* THE EXERCISE *
Send back all the data below, exactly as given.

* DATA SECTION *
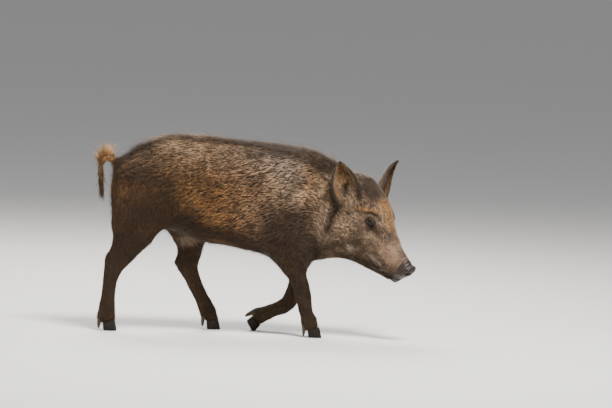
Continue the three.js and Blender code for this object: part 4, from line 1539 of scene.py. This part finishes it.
TAIL_HAIR_WIDTH = 1.1
FAN_WAY, FAN_SPREAD = (-0.12, 0, 1.0), 0.36
SWITCH_WAY, SWITCH_SPREAD = (0.06, 0, -1.0), 0.16
SWITCH_LONG = 36  # in millimetres


class BOAR_OT_tail_hair(bpy.types.Operator):
    """The long hair that stands on the tail's bend and hangs from its end"""

    bl_idname = "boar.tail_hair"
    bl_label = "Tail hair"

    def execute(self, context):
        draw = np.random.default_rng(SEED + 1)
        material = coat_material(context.scene)
        coat = context.scene.boar_coat
        root, bend, fall, end = (np.array(place) for place in tail_line())
        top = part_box("tail_tuft")[1].z
        long = (top - bend[2]) / MM * 1.15
        fan_roots = self.hairs(
            draw, 620, [root * 0.3 + bend * 0.7, bend, fall], FAN_WAY, FAN_SPREAD, long, dark=0.0
        )
        fan = tuft_mesh("tail_fan", fan_roots, coat)
        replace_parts(shown("tail_fan", fan, material), "tail_tuft")
        switch_roots = self.hairs(
            draw, 480, [fall, fall * 0.2 + end * 0.8], SWITCH_WAY, SWITCH_SPREAD, SWITCH_LONG, dark=1.0
        )
        shown("tail_switch", tuft_mesh("tail_switch", switch_roots, coat), material)
        return {"FINISHED"}

    def hairs(self, draw, count, line, way, spread, long, dark):
        """Roots of long hairs along a line, that lean apart by the spread; dark is 0 for ginger ones."""
        share = draw.random(count)
        steps = np.linspace(0, 1, len(line))
        at = np.stack([np.interp(share, steps, np.array(line)[:, axis]) for axis in range(3)], axis=1)
        lean = unit(np.array(way, float) + draw.normal(0, spread, (count, 3)))
        values = dict(
            point=at + draw.normal(0, 3 * MM, (count, 3)),
            normal=unit(np.cross(lean, draw.normal(0, 1, (count, 3)))),
            flow=lean,
            length=long * draw.uniform(0.55, 1.0, count),
            width=np.full(count, TAIL_HAIR_WIDTH),
            stand=np.full(count, 0.3),
            **{mark: np.zeros(count) for mark in MARKS},
        )
        values["dark"] = dark * 0.9 * ramp(share, 0.25, 0.6)
        values["ginger"] = np.full(count, (1 - dark) * 0.8) + dark * 0.5 * ramp(share, 0.5, 0.1)
        return Roots(values, np.full(count, REGION_NAMES.index("tail")), draw)


# ---- stage ---------------------------------------------------------------------------------------


SKY_COLOUR = (0.93, 0.95, 1.0, 1)
LIT_PLACE = (0, 0, 0.35)
LAMPS = (  # name, place, width, share of the largest lamp's power
    ("key", (0.9, -1.5, 3.6), 1.2, 1.0),
    ("fill", (-2.8, -2.6, 1.4), 2.4, 0.16),
    ("back", (-0.6, 2.2, 2.8), 1.8, 0.45),
)
FOOT = (15.58, 21.9, -0.2)  # the place that the camera's line passes before it turns, in millimetres


class BOAR_OT_stage(bpy.types.Operator):
    """Floor, soft lamps and camera"""

    bl_idname = "boar.stage"
    bl_label = "Stage"

    def execute(self, context):
        scene = context.scene
        stage = scene.boar_stage
        self.floor(stage)
        self.lamps(stage)
        self.camera(scene, stage)
        world = bpy.data.worlds.new("studio")
        world.use_nodes = True
        background = world.node_tree.nodes["Background"]
        background.inputs["Color"].default_value = SKY_COLOUR
        background.inputs["Strength"].default_value = stage.sky
        scene.world = world
        return {"FINISHED"}

    def floor(self, stage):
        """A flat pale floor that reaches past every view."""
        far = stage.floor_reach
        corners = np.array([(-far, -far, 0), (far, -far, 0), (far, far, 0), (-far, far, 0)])
        mesh = made_mesh("floor", corners, np.array([[0, 1, 2, 3]]))
        floor = bpy.data.objects.new("floor", mesh)
        bpy.context.scene.collection.objects.link(floor)
        shader = Shader("floor_paint")
        mesh.materials.append(shader.finish(Base_Color=stage.floor, Roughness=0.85))

    def lamps(self, stage):
        """Square lamps that look at the model's middle."""
        for name, place, size, share in LAMPS:
            lamp = bpy.data.lights.new(name, "AREA")
            lamp.size = size
            lamp.energy = stage.light * share
            thing = bpy.data.objects.new(name, lamp)
            thing.location = place
            ahead = Vector(LIT_PLACE) - Vector(place)
            thing.rotation_euler = ahead.to_track_quat("-Z", "Y").to_euler()
            bpy.context.scene.collection.objects.link(thing)

    def camera(self, scene, stage):
        """Looks along +Y, a little down, leaning so that the floor slopes, turned up and to the right."""
        camera = bpy.data.cameras.new("camera")
        camera.lens = stage.lens
        camera.clip_end = 100
        ahead = Vector((0, math.cos(stage.rise), -math.sin(stage.rise)))
        right = Vector((1, 0, 0))
        lean = Matrix((right, right.cross(ahead), -ahead)).transposed() @ Matrix.Rotation(stage.roll, 3, "Z")
        look = (lean @ Vector((stage.turn[0], stage.turn[1], -1))).normalized()
        up = (lean.col[1] - look * lean.col[1].dot(look)).normalized()
        thing = bpy.data.objects.new("camera", camera)
        thing.matrix_world = Matrix((look.cross(up), up, -look)).transposed().to_4x4()
        thing.location = Vector(FOOT) * MM - ahead * stage.distance
        scene.collection.objects.link(thing)
        scene.camera = thing


# ---- add-on --------------------------------------------------------------------------------------

SETTINGS = {
    "boar_skin": BoarSkinSettings,
    "boar_coat": BoarCoatSettings,
    "boar_horn": BoarHornSettings,
    "boar_stage": BoarStageSettings,
}
OPERATORS = (BOAR_OT_skin, BOAR_OT_coat, BOAR_OT_eyes, BOAR_OT_hooves, BOAR_OT_tail_hair, BOAR_OT_stage)


class BOAR_PT_panel(bpy.types.Panel):
    """Lists the settings and the steps that build the boar"""

    bl_label = "Wild boar"
    bl_space_type = "VIEW_3D"
    bl_region_type = "UI"
    bl_category = "Boar"

    def draw(self, context):
        for name, group in SETTINGS.items():
            box = self.layout.box()
            for field in group.__annotations__:
                box.prop(getattr(context.scene, name), field)
        for operator in OPERATORS:
            self.layout.operator(operator.bl_idname)


def register():
    for kind in (*SETTINGS.values(), *OPERATORS, BOAR_PT_panel):
        bpy.utils.register_class(kind)
    for name, group in SETTINGS.items():
        setattr(bpy.types.Scene, name, bpy.props.PointerProperty(type=group))


def unregister():
    for name in SETTINGS:
        delattr(bpy.types.Scene, name)
    for kind in reversed((*SETTINGS.values(), *OPERATORS, BOAR_PT_panel)):
        bpy.utils.unregister_class(kind)


def main():
    register()
    bpy.ops.boar.skin()
    bpy.ops.boar.coat()
    bpy.ops.boar.eyes()
    bpy.ops.boar.hooves()
    bpy.ops.boar.tail_hair()
    bpy.ops.boar.stage()


if __name__ == "__main__":
    main()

* SOLVED EXERCISE *
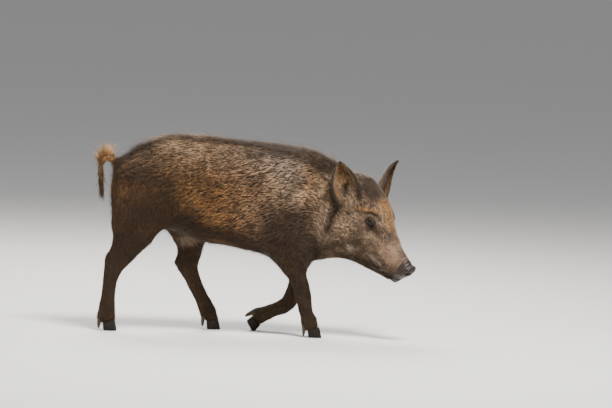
Continue the three.js and Blender code for this object: part 4, from line 1539 of scene.py. This part finishes it.
TAIL_HAIR_WIDTH = 1.1
FAN_WAY, FAN_SPREAD = (-0.12, 0, 1.0), 0.36
SWITCH_WAY, SWITCH_SPREAD = (0.06, 0, -1.0), 0.16
SWITCH_LONG = 36  # in millimetres


class BOAR_OT_tail_hair(bpy.types.Operator):
    """The long hair that stands on the tail's bend and hangs from its end"""

    bl_idname = "boar.tail_hair"
    bl_label = "Tail hair"

    def execute(self, context):
        draw = np.random.default_rng(SEED + 1)
        material = coat_material(context.scene)
        coat = context.scene.boar_coat
        root, bend, fall, end = (np.array(place) for place in tail_line())
        top = part_box("tail_tuft")[1].z
        long = (top - bend[2]) / MM * 1.15
        fan_roots = self.hairs(
            draw, 620, [root * 0.3 + bend * 0.7, bend, fall], FAN_WAY, FAN_SPREAD, long, dark=0.0
        )
        fan = tuft_mesh("tail_fan", fan_roots, coat)
        replace_parts(shown("tail_fan", fan, material), "tail_tuft")
        switch_roots = self.hairs(
            draw, 480, [fall, fall * 0.2 + end * 0.8], SWITCH_WAY, SWITCH_SPREAD, SWITCH_LONG, dark=1.0
        )
        shown("tail_switch", tuft_mesh("tail_switch", switch_roots, coat), material)
        return {"FINISHED"}

    def hairs(self, draw, count, line, way, spread, long, dark):
        """Roots of long hairs along a line, that lean apart by the spread; dark is 0 for ginger ones."""
        share = draw.random(count)
        steps = np.linspace(0, 1, len(line))
        at = np.stack([np.interp(share, steps, np.array(line)[:, axis]) for axis in range(3)], axis=1)
        lean = unit(np.array(way, float) + draw.normal(0, spread, (count, 3)))
        values = dict(
            point=at + draw.normal(0, 3 * MM, (count, 3)),
            normal=unit(np.cross(lean, draw.normal(0, 1, (count, 3)))),
            flow=lean,
            length=long * draw.uniform(0.55, 1.0, count),
            width=np.full(count, TAIL_HAIR_WIDTH),
            stand=np.full(count, 0.3),
            **{mark: np.zeros(count) for mark in MARKS},
        )
        values["dark"] = dark * 0.9 * ramp(share, 0.25, 0.6)
        values["ginger"] = np.full(count, (1 - dark) * 0.8) + dark * 0.5 * ramp(share, 0.5, 0.1)
        return Roots(values, np.full(count, REGION_NAMES.index("tail")), draw)


# ---- stage ---------------------------------------------------------------------------------------


SKY_COLOUR = (0.93, 0.95, 1.0, 1)
LIT_PLACE = (0, 0, 0.35)
LAMPS = (  # name, place, width, share of the largest lamp's power
    ("key", (0.9, -1.5, 3.6), 1.2, 1.0),
    ("fill", (-2.8, -2.6, 1.4), 2.4, 0.16),
    ("back", (-0.6, 2.2, 2.8), 1.8, 0.45),
)
FOOT = (15.58, 21.9, -0.2)  # the place that the camera's line passes before it turns, in millimetres


class BOAR_OT_stage(bpy.types.Operator):
    """Floor, soft lamps and camera"""

    bl_idname = "boar.stage"
    bl_label = "Stage"

    def execute(self, context):
        scene = context.scene
        stage = scene.boar_stage
        self.floor(stage)
        self.lamps(stage)
        self.camera(scene, stage)
        world = bpy.data.worlds.new("studio")
        world.use_nodes = True
        background = world.node_tree.nodes["Background"]
        background.inputs["Color"].default_value = SKY_COLOUR
        background.inputs["Strength"].default_value = stage.sky
        scene.world = world
        return {"FINISHED"}

    def floor(self, stage):
        """A flat pale floor that reaches past every view."""
        far = stage.floor_reach
        corners = np.array([(-far, -far, 0), (far, -far, 0), (far, far, 0), (-far, far, 0)])
        mesh = made_mesh("floor", corners, np.array([[0, 1, 2, 3]]))
        floor = bpy.data.objects.new("floor", mesh)
        bpy.context.scene.collection.objects.link(floor)
        shader = Shader("floor_paint")
        mesh.materials.append(shader.finish(Base_Color=stage.floor, Roughness=0.85))

    def lamps(self, stage):
        """Square lamps that look at the model's middle."""
        for name, place, size, share in LAMPS:
            lamp = bpy.data.lights.new(name, "AREA")
            lamp.size = size
            lamp.energy = stage.light * share
            thing = bpy.data.objects.new(name, lamp)
            thing.location = place
            ahead = Vector(LIT_PLACE) - Vector(place)
            thing.rotation_euler = ahead.to_track_quat("-Z", "Y").to_euler()
            bpy.context.scene.collection.objects.link(thing)

    def camera(self, scene, stage):
        """Looks along +Y, a little down, leaning so that the floor slopes, turned up and to the right."""
        camera = bpy.data.cameras.new("camera")
        camera.lens = stage.lens
        camera.clip_end = 100
        ahead = Vector((0, math.cos(stage.rise), -math.sin(stage.rise)))
        right = Vector((1, 0, 0))
        lean = Matrix((right, right.cross(ahead), -ahead)).transposed() @ Matrix.Rotation(stage.roll, 3, "Z")
        look = (lean @ Vector((stage.turn[0], stage.turn[1], -1))).normalized()
        up = (lean.col[1] - look * lean.col[1].dot(look)).normalized()
        thing = bpy.data.objects.new("camera", camera)
        thing.matrix_world = Matrix((look.cross(up), up, -look)).transposed().to_4x4()
        thing.location = Vector(FOOT) * MM - ahead * stage.distance
        scene.collection.objects.link(thing)
        scene.camera = thing


# ---- add-on --------------------------------------------------------------------------------------

SETTINGS = {
    "boar_skin": BoarSkinSettings,
    "boar_coat": BoarCoatSettings,
    "boar_horn": BoarHornSettings,
    "boar_stage": BoarStageSettings,
}
OPERATORS = (BOAR_OT_skin, BOAR_OT_coat, BOAR_OT_eyes, BOAR_OT_hooves, BOAR_OT_tail_hair, BOAR_OT_stage)


class BOAR_PT_panel(bpy.types.Panel):
    """Lists the settings and the steps that build the boar"""

    bl_label = "Wild boar"
    bl_space_type = "VIEW_3D"
    bl_region_type = "UI"
    bl_category = "Boar"

    def draw(self, context):
        for name, group in SETTINGS.items():
            box = self.layout.box()
            for field in group.__annotations__:
                box.prop(getattr(context.scene, name), field)
        for operator in OPERATORS:
            self.layout.operator(operator.bl_idname)


def register():
    for kind in (*SETTINGS.values(), *OPERATORS, BOAR_PT_panel):
        bpy.utils.register_class(kind)
    for name, group in SETTINGS.items():
        setattr(bpy.types.Scene, name, bpy.props.PointerProperty(type=group))


def unregister():
    for name in SETTINGS:
        delattr(bpy.types.Scene, name)
    for kind in reversed((*SETTINGS.values(), *OPERATORS, BOAR_PT_panel)):
        bpy.utils.unregister_class(kind)


def main():
    register()
    bpy.ops.boar.skin()
    bpy.ops.boar.coat()
    bpy.ops.boar.eyes()
    bpy.ops.boar.hooves()
    bpy.ops.boar.tail_hair()
    bpy.ops.boar.stage()


if __name__ == "__main__":
    main()